The days passed more enjoyably, taking up both his loneliness and mine. His spirit was attached to mine. The game was merely a way of breaking the suffocating obligatory silence. It was a sweet preoccupation. Luckily and out of the blue, I now had for myself a meager alphabet—an alphabet which spread camaraderie, compassion, and continuance, nourishing a heart that the impermeable walls and cold emptiness had dried up.

I had never given much thought to any deep-seeded revelation hiding behind sounds until I lived those days with my anonymous friend. I could sense his concerns, his happiness and sadness by the tone of his “ahem”s—whether they quivered or were lax, whether they were thrust forward or retained hesitancy, whether they emitted an injurious staccato or were replete with power—they nested close to my heart.

Because it was forbidden for prisoners to utter a word, our scheme was sweet and therapeutic. We entertained ourselves by changing the sounds, looking for new words to add to our recently discovered “language. We would yawn loudly to express boredom or the desire to sleep, and would sneeze forcefully to wake each other up. We even added jokes to our special new language.

After meals were distributed, we coordinated drawn out “ahem”s and flirtatious coughs intimating whose share was bigger and more delicious than the other’s. He usually beat me to the first “ahem.” To annoy him I would follow with two similar coughs not because my food was any more delicious or plentiful, but just to pay him back and tease him.

For a few days, before what happened happened, I tried to see him by widening the hole. We had agreed upon a sound that would signal the moment he leaves his cell; and so I saw him—because the only unfulfilled element of our friendship was seeing each other with our own eyes—because we lived together like two blind men unwittingly brought together in one cell. We decided that if one of us was late or delayed, the other would clear his throat rapidly, and if he forgot, though rarely he forgot, he would be reminded with a scolding “ahem.”

Did I forget to let out a “guard cough” that day? Was my surveillance and reassurance too late? So that it was he who let out the first angry and scolding cough.

I didn’t cough after I heard his. I immediately removed the nail and peered through the hole. I was surprised by the stealthily hunched guard, most of whom was hidden behind the hall door. I withdrew in fear. The vocalizations of my friend grew louder, more animated—changed. I tried to peek through the hole again, but noticed the guard was still in the same sly position and on the move. I cleared my throat trying to release a small cough. It felt confused. I tried and tried, but the sudden turning of the guard’s key beat me to it and covered up the sound of my friend’s voice. Then, as if slowly ripping a dress, the thud of flesh on flesh resounded—hissing, crashing—one after another. Then, for me, guilt or that I had unwillingly deceived him, overcame me.
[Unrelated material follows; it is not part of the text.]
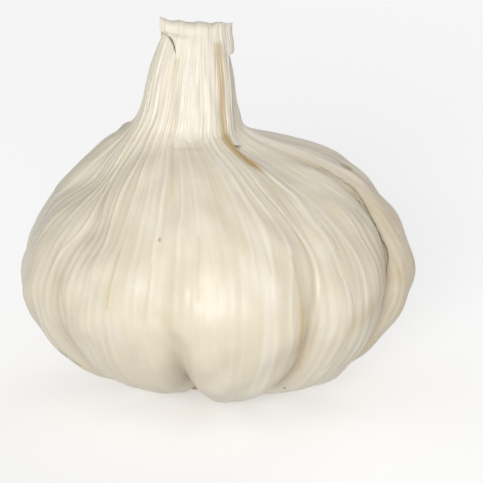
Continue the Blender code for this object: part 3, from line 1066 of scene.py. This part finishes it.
@dataclass
class NeckFold:
    """The strip of leaf that runs up the front of the neck, bends over its cut top and hangs down behind."""

    columns: int = 150
    front_rows: int = 120
    over_rows: int = 40
    tail_rows: int = 24
    foot: float = 5.9
    head: float = 8.95
    left: tuple[tuple[float, float], ...] = (
        (5.9, -18.0), (7.0, -21.0), (7.8, -23.5), (8.3, -26.0), (8.6, -31.0), (8.8, -42.0), (8.95, -66.0),
    )
    right: tuple[tuple[float, float], ...] = (
        (5.9, 52.0), (7.0, 52.0), (8.1, 53.0), (8.35, 56.0), (8.45, 72.0), (8.95, 78.0),
    )
    stand_off: tuple[tuple[float, float], ...] = (
        (5.9, 0.6), (6.3, 0.9), (6.8, 1.06), (7.3, 1.2), (8.0, 1.3), (8.6, 1.3), (8.95, 1.2),
    )
    rise: float = 1.5
    crest: float = 0.5
    tilt: float = 0.03
    tail: float = 3.5
    splay: float = 0.25
    thickness: float = 0.22
    curl: float = 0.9
    curl_from: float = 8.3
    curl_share: float = 0.2
    edge_sunk: float = 0.35
    edge_share: float = 0.1
    turn_power: float = 1.15
    ripple: float = 0.12
    ripple_rate: float = 2.1
    pleat_share: float = 0.35
    ragged: tuple[tuple[float, float, float], ...] = ((0.15, 8.0, 1.0), (0.07, 23.0, 0.0), (0.03, 57.0, 0.0))
    relief: Relief = Relief(
        main=Veins(58, 0.17, 52, sway=0.03, strong=((38.5, 0.9, 0.0), (14.0, 0.5, 0.0), (-8.0, 0.4, 0.0))),
        fine=Veins(190, 0.1, 53, sway=0.03),
        seed=54,
        ridge_at=(0.0, 0.0, 0.0, 0.0, 0.0, 0.04, 0.05, 0.05, 0.05, 0.05),
        slack_at=(0.0, 0.0, 0.0, 0.0, 0.0, 0.04, 0.05, 0.06, 0.06, 0.05),
        fine_at=(0.0, 0.0, 0.0, 0.0, 0.0, 0.02, 0.04, 0.06, 0.065, 0.06),
        dent_at=(0.0, 0.0, 0.0, 0.0, 0.0, 0.05, 0.07, 0.09, 0.09, 0.07),
    )

    def shell(self) -> Shell:
        """Front, bend and tail as one grid, then both faces and the rim.

        The front follows the skin. The bend rises as the sine of a half turn whose progress is a power of
        the share gone over, so its crest is near the front, and it is higher towards the left. The tail
        drops straight and stands off behind.

        Returns:
            The closed strip.
        """
        across = np.linspace(0, 1, self.columns)
        rows = np.linspace(self.foot, self.head, self.front_rows)
        share, place = np.meshgrid(across, rows)
        left, right = (np.radians(through(edge, place)) for edge in (self.left, self.right))
        azimuth = left + (right - left) * share
        height, vein, tone = self.relief.at(azimuth, place)
        out = through(self.stand_off, place) + height
        corner = smooth(self.curl_from, self.head, place) * np.exp(-((share / self.curl_share) ** 2))
        sunk = 1 - smooth(0.0, self.edge_share, np.minimum(share, 1 - share))
        sunk = sunk * (1 - smooth(6.6, 8.0, place))
        out = out + self.curl * corner - self.edge_sunk * sunk
        front = FORM.surface(azimuth, place, out)
        head = front[-1]
        middle = STATIONS[-1, 4]
        turn = np.linspace(0, 1, self.over_rows + 1)[1:, None]
        half = middle - head[:, 1]
        lift = self.rise - self.tilt * (head[:, 0] - STATIONS[-1, 3])
        lift = lift + self.ripple * np.sin(head[:, 0] * self.ripple_rate)
        over = np.stack(
            [
                np.broadcast_to(head[:, 0], (self.over_rows, self.columns)),
                head[:, 1] + 2 * half * turn**self.turn_power,
                head[:, 2] + lift * np.sin(np.pi * turn**self.crest),
            ],
            axis=-1,
        )
        drop = np.linspace(0, self.tail, self.tail_rows + 1)[1:, None, None]
        ragged = 1 + sum(size * np.sin(across * rate + phase) for size, rate, phase in self.ragged)
        tail = over[-1:] + drop * np.stack(
            [np.zeros(self.columns), self.splay * np.ones(self.columns), -ragged], axis=-1
        )
        pleats = height[-1] * np.linspace(1.0, 0.5, self.over_rows + self.tail_rows)[:, None]
        behind = np.concatenate([over, tail])
        points = np.concatenate([front, behind])
        around = np.gradient(points, axis=1)
        along = np.gradient(points, axis=0)
        normal = np.cross(around, along)
        normal /= np.linalg.norm(normal, axis=-1, keepdims=True)
        raised = (pleats - pleats.mean())[..., None] * self.pleat_share
        points[self.front_rows :] += normal[self.front_rows :] * raised
        inner = points - normal * self.thickness
        extra_rows = ((0, self.over_rows + self.tail_rows), (0, 0))
        azimuth, vein, tone = (np.pad(part, extra_rows, mode="edge") for part in (azimuth, vein, tone))
        past = self.head + np.linspace(0, 1.2, len(behind))[:, None] * np.ones(self.columns)
        place = np.minimum(np.concatenate([place, past]), 9.0)
        extra = skin_attributes(azimuth, place, vein, tone)
        grid, faces, source = Sheet(points, inner, 1).polygons()
        flat = {key: part.reshape(-1, 3)[source] for key, part in extra.items()}
        # Painted shade on the strip's inner face
        flat["form"][azimuth.size :, 1] = 0.6
        return Shell(grid, faces, flat)

    def build(self, finish: bpy.types.Material) -> bpy.types.Object:
        """Makes the piece."""
        return claim(self.shell().build("neck_fold", finish), "neck_fold_leaf")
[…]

The guard left. With every step he moved farther away. I was slipping into an abyss of sad and raw pain. After this silence reigned. A silence I had not heard the likes of a day since I entered the cell. I gnashed my teeth and rose with agonizing fear toward the hole. An empty hole of light. I spit. I cleared my throat. The coughs clashed with the silence and returned. I shouted out my coughs. Then I prepared myself . . . he didn’t respond. I pleaded. I felt my coughs collapsing, dilapidated and weak. I kept crying out, then questioning, then joking as if it were mealtime, but my voice began to resemble the yelps of a hungry and cold puppy whimpering in a dark and narrow hall where nothing is heard except the reverberation of his lone hollow echo.

Like a seashell closing down on its own darkness, the stream of light withdrew from my cell, shutting its wall on my cold, cold body.